-- START OF TASK MATERIAL --

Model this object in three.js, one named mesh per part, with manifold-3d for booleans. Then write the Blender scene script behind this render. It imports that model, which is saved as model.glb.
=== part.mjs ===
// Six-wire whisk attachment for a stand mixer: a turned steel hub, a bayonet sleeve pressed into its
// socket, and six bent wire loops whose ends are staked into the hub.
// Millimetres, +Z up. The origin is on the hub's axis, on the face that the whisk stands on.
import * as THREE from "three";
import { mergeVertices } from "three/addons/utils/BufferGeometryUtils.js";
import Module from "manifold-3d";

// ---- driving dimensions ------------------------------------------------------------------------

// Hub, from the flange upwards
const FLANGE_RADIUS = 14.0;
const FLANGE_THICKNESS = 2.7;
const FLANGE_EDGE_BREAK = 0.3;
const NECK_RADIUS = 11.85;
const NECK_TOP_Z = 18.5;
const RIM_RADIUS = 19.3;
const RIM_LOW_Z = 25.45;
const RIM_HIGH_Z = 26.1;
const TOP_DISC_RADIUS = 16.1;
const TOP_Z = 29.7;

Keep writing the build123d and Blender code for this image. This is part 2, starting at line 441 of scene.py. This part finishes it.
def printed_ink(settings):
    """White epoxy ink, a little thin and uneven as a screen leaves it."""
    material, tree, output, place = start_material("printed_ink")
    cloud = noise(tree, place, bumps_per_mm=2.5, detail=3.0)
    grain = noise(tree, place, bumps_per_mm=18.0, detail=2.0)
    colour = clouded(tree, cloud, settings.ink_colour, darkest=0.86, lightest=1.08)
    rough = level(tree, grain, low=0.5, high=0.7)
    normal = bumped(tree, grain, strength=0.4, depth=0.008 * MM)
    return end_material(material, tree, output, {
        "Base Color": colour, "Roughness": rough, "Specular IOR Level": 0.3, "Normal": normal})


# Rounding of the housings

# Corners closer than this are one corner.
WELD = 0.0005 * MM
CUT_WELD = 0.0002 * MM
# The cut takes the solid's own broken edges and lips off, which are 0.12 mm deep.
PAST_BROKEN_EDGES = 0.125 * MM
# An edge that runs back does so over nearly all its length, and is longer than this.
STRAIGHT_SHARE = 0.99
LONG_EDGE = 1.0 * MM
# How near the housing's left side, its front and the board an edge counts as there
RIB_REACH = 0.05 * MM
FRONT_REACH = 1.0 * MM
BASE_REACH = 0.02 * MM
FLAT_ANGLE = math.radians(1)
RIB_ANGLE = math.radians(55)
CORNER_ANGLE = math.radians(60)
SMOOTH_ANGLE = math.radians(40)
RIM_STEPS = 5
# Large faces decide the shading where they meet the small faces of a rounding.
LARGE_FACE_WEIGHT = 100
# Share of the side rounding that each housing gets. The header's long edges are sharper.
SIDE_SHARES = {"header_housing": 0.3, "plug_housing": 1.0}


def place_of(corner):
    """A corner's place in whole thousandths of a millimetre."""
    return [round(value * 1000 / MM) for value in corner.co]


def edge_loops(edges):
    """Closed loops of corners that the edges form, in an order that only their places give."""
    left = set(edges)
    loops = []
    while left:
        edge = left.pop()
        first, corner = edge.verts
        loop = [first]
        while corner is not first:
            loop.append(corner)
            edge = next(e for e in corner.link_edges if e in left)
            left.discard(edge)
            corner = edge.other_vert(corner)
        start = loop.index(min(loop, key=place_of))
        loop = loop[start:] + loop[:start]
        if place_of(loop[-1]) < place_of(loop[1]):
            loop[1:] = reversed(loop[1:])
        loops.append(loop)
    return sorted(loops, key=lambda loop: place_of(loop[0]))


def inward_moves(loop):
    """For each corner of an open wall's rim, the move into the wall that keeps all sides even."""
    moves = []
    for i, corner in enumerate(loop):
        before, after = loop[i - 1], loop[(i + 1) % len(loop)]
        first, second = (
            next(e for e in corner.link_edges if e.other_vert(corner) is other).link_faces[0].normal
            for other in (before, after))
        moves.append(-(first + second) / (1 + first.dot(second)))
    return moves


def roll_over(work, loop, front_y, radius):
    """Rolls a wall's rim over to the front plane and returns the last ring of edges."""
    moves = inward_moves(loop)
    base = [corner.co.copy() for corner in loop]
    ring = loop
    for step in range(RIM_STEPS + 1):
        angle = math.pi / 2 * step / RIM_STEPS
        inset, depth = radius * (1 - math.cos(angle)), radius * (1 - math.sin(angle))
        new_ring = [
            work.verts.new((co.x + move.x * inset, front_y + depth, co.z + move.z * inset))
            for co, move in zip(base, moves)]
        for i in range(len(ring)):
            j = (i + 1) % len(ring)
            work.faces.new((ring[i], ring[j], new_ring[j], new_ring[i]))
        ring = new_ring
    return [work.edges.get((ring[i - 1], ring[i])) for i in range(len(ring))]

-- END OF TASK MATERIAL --

DIRECTIONS: Identify the lines of the entries containing the string "this". Copy each such line.

ANSWER BELOW:
Model this object in three.js, one named mesh per part, with manifold-3d for booleans. Then write the Blender scene script behind this render. It imports that model, which is saved as model.glb.
Keep writing the build123d and Blender code for this image. This is part 2, starting at line 441 of scene.py. This part finishes it.
# Corners closer than this are one corner.
# An edge that runs back does so over nearly all its length, and is longer than this.